German sociologist and activist (born 1965)

Gregory Wilpert is a German activist and founder of Venezuelanalysis.com, a website supportive of Hugo Chávez's Bolivarian Revolution in Venezuela. He has been described as "perhaps the most prominent Chavista". He is currently an editor at the Institute for New Economic Thinking.

==Education==
In 1988, Wilpert graduated from UC-San Diego with a Bachelor of Arts in sociology. He later graduated with a doctorate in sociology from Brandeis University in 1994.

==Career==

===Venezuelanalysis.com===

In 2000, Wilpert moved to Caracas, Venezuela, with his Venezuelan wife, Carol Delgado. In 2003, Wilpert founded Venezuelanalysis with one of the founders of Aporrea, Martin Sanchez, who set up the "technical side" of the English-language site. The set up of Venezuelanalysis was aided by Chávez's government. In 2008, Green Left Weekly described Venezuelanalysis as the "leading English language source of information on the [Bolivarian] revolution".

In 2007, Wilpert's book Changing Venezuela by Taking Power: The History and Politics of the Chavez Government was published by Verso Books.

In 2008, Wilpert and Delgado moved to New York, as Delgado began to serve as Consul General of Venezuela in New York.
Wilpert continued to work as the main editor of the website until 2009, though he still serves on its board of directors.

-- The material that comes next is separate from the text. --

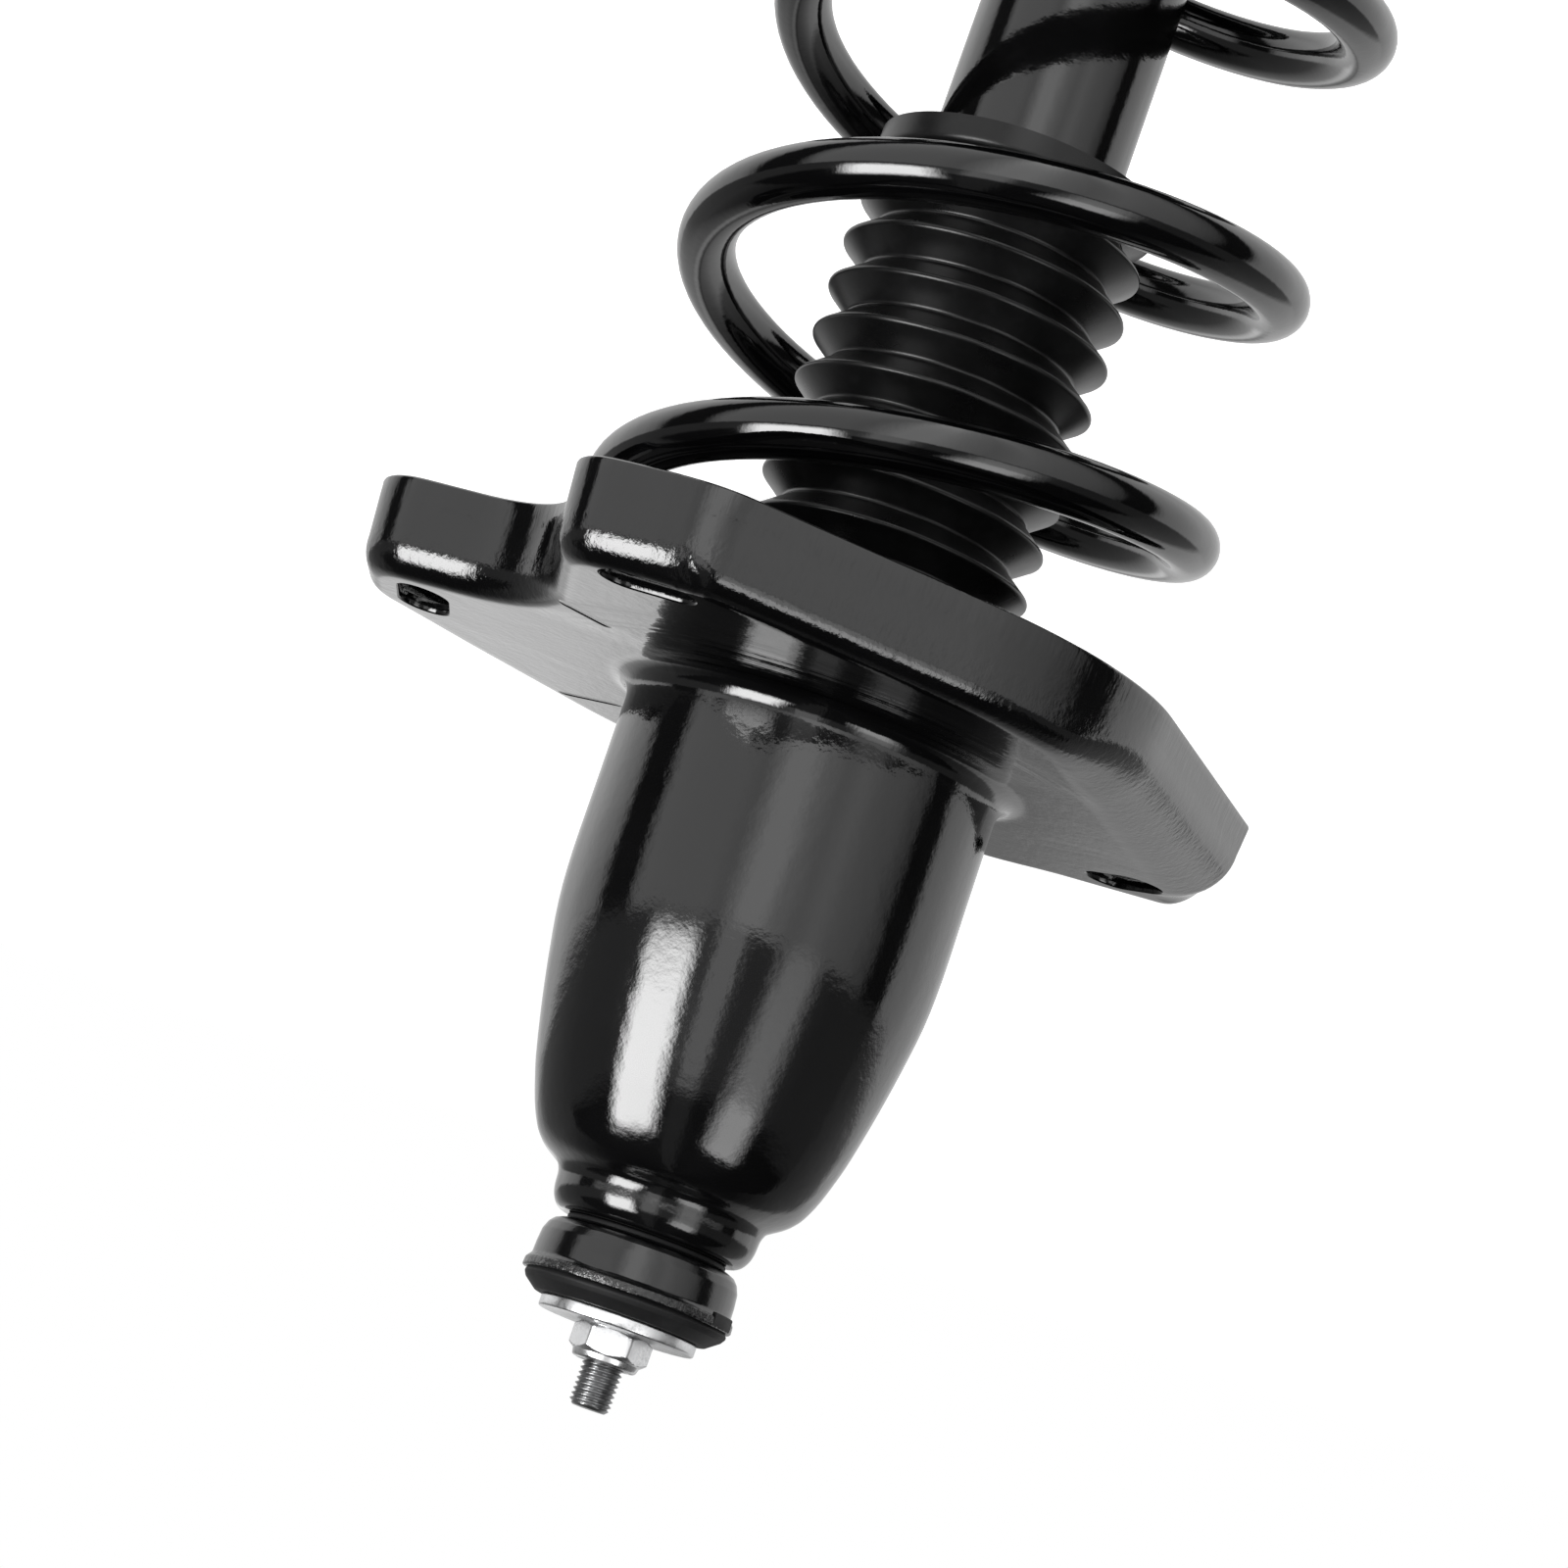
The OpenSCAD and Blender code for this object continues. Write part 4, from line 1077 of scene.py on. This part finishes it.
eye = along_x(revolve("eye_ring_body", rounded([
    (18.52, -18, 0.6), (22, -18, 0.7), (22, 18, 0.7), (18.52, 18, 0.6)], 5), PAINT, 128, 40))
done(eye, "damper_body", "eye_ring", slot="black_paint")
osl = along_x(revolve("eye_outer_can", rounded([
    (17.02, -18.2, 0.3), (18.5, -18.2, 0.4), (18.5, 18.2, 0.4), (17.02, 18.2, 0.3)], 4), STEEL, 128, 40))
done(osl, "damper_body", "eye_outer_sleeve", slot="bare_steel")
erub = along_x(revolve("eye_bush", rounded([
    (9.62, -19.4, 0.3), (13, -19.4, 1.2), (15.2, -17.2, 1.4), (17.0, -17.0, 0.3), (17.0, 17.0, 0.3), (15.2, 17.2, 1.4),
    (13, 19.4, 1.2), (9.62, 19.4, 0.3)], 5), RUBBER, 112, 50))
done(erub, "damper_body", "eye_rubber", slot="bush_rubber")
isl = along_x(revolve("eye_inner_tube", rounded([
    (6.1, -21, 0.6), (9.55, -21, 0.5), (9.55, 21, 0.5), (6.1, 21, 0.6)], 4), ZINC, 96, 40))
done(isl, "eye_sleeve", "eye_inner_sleeve", slot="zinc_plate")

stop = [(7.1, 528.5), (7.1, 447), (9.5, 443.1), (12.5, 443.1), (14, 445)]
h = 85.5
for k in range(5):
    for s8 in range(12):
        z = 6 + (h - 16) * (k + s8 / 12) / 5
        stop.append((15.5 + 4 * (z / h) + 2.2 * math.sin(math.radians(s8 * 30 - 90)), 443 + z))
stop += [(19.4, 443 + h - 9), (20, 443 + h - 8), (20, 528.4)]
done(revolve("bump_stop_foam", stop, FOAM, 96, 50), "top_mount", "bump_stop", slot="urethane")

# ------------------------------------------------------------------ finishes of the pieces kept from the frame
FINISH = {"lower_bush_rubber": RUBBER, "bush_inner_sleeve": STEEL, "lower_washer": ZINC, "rebound_stop": STEEL,
          "rebound_cushion": RUBBER, "check_valve_plate": STEEL, "piston": SINTER, "piston_band": PTFE,
          "rebound_valve_discs": STEEL, "piston_nut": ZINC, "tube_cap": ZINC, "rod_seal": RUBBER, "rod_guide": SINTER,
          "guide_bush": PTFE, "pressure_tube": STEEL, "base_valve": SINTER}
for name, mat in FINISH.items():
    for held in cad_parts[name].material_slots:
        held.material = mat

# ------------------------------------------------------------------ floor
bm = bmesh.new()
bmesh.ops.create_circle(bm, cap_ends=True, cap_tris=False, segments=96, radius=6.0)
me = bpy.data.meshes.new("floor")
bm.to_mesh(me)
bm.free()
floor = bpy.data.objects.new("floor", me)
floor.location = (0, 0, CAD_LO[2] - 0.002)
scene.collection.objects.link(floor)
fl = Mat("pale_floor")
fl.b.inputs["Base Color"].default_value = (0.85, 0.85, 0.85, 1)
fl.b.inputs["Roughness"].default_value = 0.8
fl.b.inputs["Specular IOR Level"].default_value = 0.1
glow = fl.add("ShaderNodeEmission")
glow.inputs["Strength"].default_value = 0.85
both = fl.add("ShaderNodeAddShader")
cast = fl.add("ShaderNodeEmission")
pick = fl.add("ShaderNodeMixShader")
fl.link(surroundings(fl.nt, fl.co, True), cast.inputs["Strength"])
fl.link(fl.b.outputs[0], both.inputs[0])
fl.link(glow.outputs[0], both.inputs[1])
fl.link(fl.add("ShaderNodeLightPath").outputs["Is Camera Ray"], pick.inputs[0])
fl.link(cast.outputs[0], pick.inputs[1])
fl.link(both.outputs[0], pick.inputs[2])
fl.link(pick.outputs[0], fl.out.inputs["Surface"])
me.materials.append(fl.mat)
floor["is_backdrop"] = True

lo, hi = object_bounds()
{"cad": [list(CAD_LO), list(CAD_HI)], "visual": [list(lo), list(hi)]}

Following the death of Hugo Chávez in March 2013, Wilpert and Eva Golinger appeared in a Democracy Now! segment, in which Wilpert praised Chávez's achievements in reducing poverty and increasing participatory democracy, criticised his response to crime.

===TeleSUR===
In 2014, his wife moved to Quito, Ecuador to serve as the Venezuelan Ambassador to Ecuador. From March 2014 to September 2015, Wilpert then served as the director of English-language programming for TeleSUR, a state-run media company primarily funded by the Venezuelan government.

===The Real News Network===
From February 2016 until March 2018, Wilpert worked as a producer for The Real News Network first in Quito, Ecuador and later in Baltimore, MD.

==Personal life==
In 1997, Wilpert married Carol Delgado Arria, a government official who served various roles in Hugo Chávez's administration.